Verdict: Entertaining procedural, but don’t look to it for any
sort of deep social commentary.
Intelligence
(CBS, new. Spy procedural.)
Watched: first two episodes
Premise: Jake 2.0 meets Person of
Interest meets Chuck without the humor.
Promise: This show has a difficult setup—Josh Holloway’s
character is given a computer-enhanced brain that makes him, by design, more or
less perfect. He has infinite knowledge,
unmatched physical ability, and the ability to literally control computers with
his mind. So it struggles to find
weaknesses for him and purposes for its other characters. It settles on judgment, emotion, and
hardware, things that even infinitely good software can’t provide. So the supporting characters are one person who provides emotional
support and acts as a backstop of physical protection; one
person who directs him (providing judgment); and a couple of people to address hardware
issues. It makes a decent ensemble, but my
guess is that the main character’s near-perfection is going to provide a
recurring struggle from a storytelling perspective. Two episodes in and I’m already getting a bit
tired of his emotional fixations. I’m
not even going to get started on the troubling elements of a hero that has
infinite access to every piece of information about every person in the
world. It uses things like “you should
really have different passwords for your work and home accounts” as jokes. Clearly we are not supposed to think about
the privacy and civil rights/civil liberties implications of this show. So for the moment, I won’t.
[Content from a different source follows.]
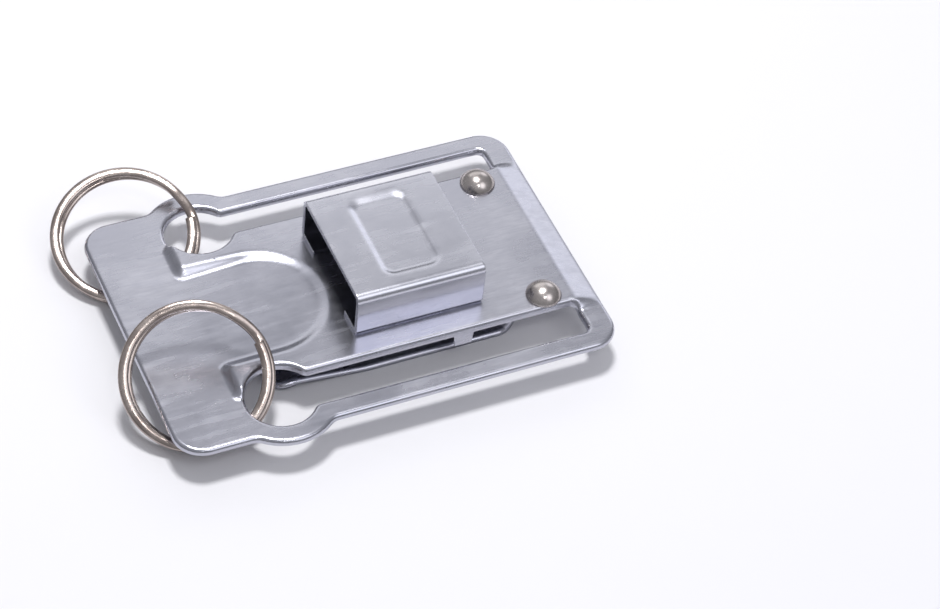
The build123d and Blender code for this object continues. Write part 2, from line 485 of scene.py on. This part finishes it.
def buildRivets():
    r = rivet
    tongueTop = plateHigh.z
    rise = rivetHigh.z - tongueTop
    capHeight = rise - r["rimHeight"]
    capRadius = (r["headRadius"] ** 2 + capHeight ** 2) / (2 * capHeight)
    capCentre = rivetHigh.z - capRadius
    edgeAngle = math.degrees(math.asin(min(r["headRadius"] / capRadius, 1)))
    rim, tail = r["rimRadius"], r["tailBevel"]
    springUnder = rootHigh.z - springSheet
    profile = arcPoints(0, capCentre, capRadius, 90, 90 - edgeAngle, r["headSteps"])
    profile += arcPoints(r["headRadius"] - rim, tongueTop + rim, rim, 0, -90, r["rimSteps"])
    profile += [(r["shankRadius"], tongueTop), (r["shankRadius"], springUnder)]
    profile += [(r["tailRadius"], springUnder), (r["tailRadius"], rivetLow.z + r["tailSideEnd"])]
    profile += arcPoints(r["tailRadius"] - tail, rivetLow.z + tail, tail, 0, -90, r["tailSteps"])
    profile += [(0, rivetLow.z)]
    bm = bmesh.new()
    verts = [bm.verts.new((max(x, 0), 0, z)) for x, z in profile]
    bmesh.ops.spin(bm, geom=verts + addChain(bm, verts), cent=(0, 0, 0), axis=(0, 0, 1), angle=math.tau,
                   steps=r["spinSteps"], use_merge=True)
    bmesh.ops.remove_doubles(bm, verts=bm.verts, dist=mergeDistance)
    bmesh.ops.recalc_face_normals(bm, faces=bm.faces)
    bmesh.ops.translate(bm, vec=(endX + r["fromPlateEnd"], r["out"], 0), verts=bm.verts)
    second = bmesh.ops.duplicate(bm, geom=bm.verts[:] + bm.edges[:] + bm.faces[:])["geom"]
    bmesh.ops.translate(bm, vec=(0, -2 * r["out"], 0), verts=vertsOf(second))
    return makeObject(bm, "dome_rivets")


rivetPiece = buildRivets()
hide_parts("rivets")
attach(rivetPiece, "plate")
print("rivets built")


# one strip from the riveted root, round the heel and out to the flared tip
spring = {
    "sheet": springSheet,
    "heelFromEnd": 65.6 * mm,
    "heelFlat": 1.2 * mm,
    "shoulderFromEnd": 70.0 * mm,
    "rootFromEnd": 77.9 * mm,
    "flatFromEnd": 40.0 * mm,
    "gripFromEnd": 26.6 * mm,
    "tipFromEnd": 21.6 * mm,
    "gripRise": 1.4 * mm,
    "tipRise": 0.5 * mm,
    "bend": 1.5 * mm,
    "longBend": 7.0 * mm,
    "tipCorner": 3.5 * mm,
    "rowStep": 0.7 * mm,
    "bendSteps": 10,
    "crossSteps": 24,
}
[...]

The show is visually gorgeous—production
itself is very lush, and layered with cool special effects—and there are hints
of fun interplay between the characters (particularly the father-son technical
team). The show generates good tension
and excitement, and has a good engine for both individual episodes and longer
arcs. The result is solid, although not
always remarkable.
Verdict: Solid CBS procedural.
On the DVR/Unreviewed: The Assets, Chicago PD, The Spoils of Babylon, Enlisted, Helix, True Detective, Bitten, Chozen.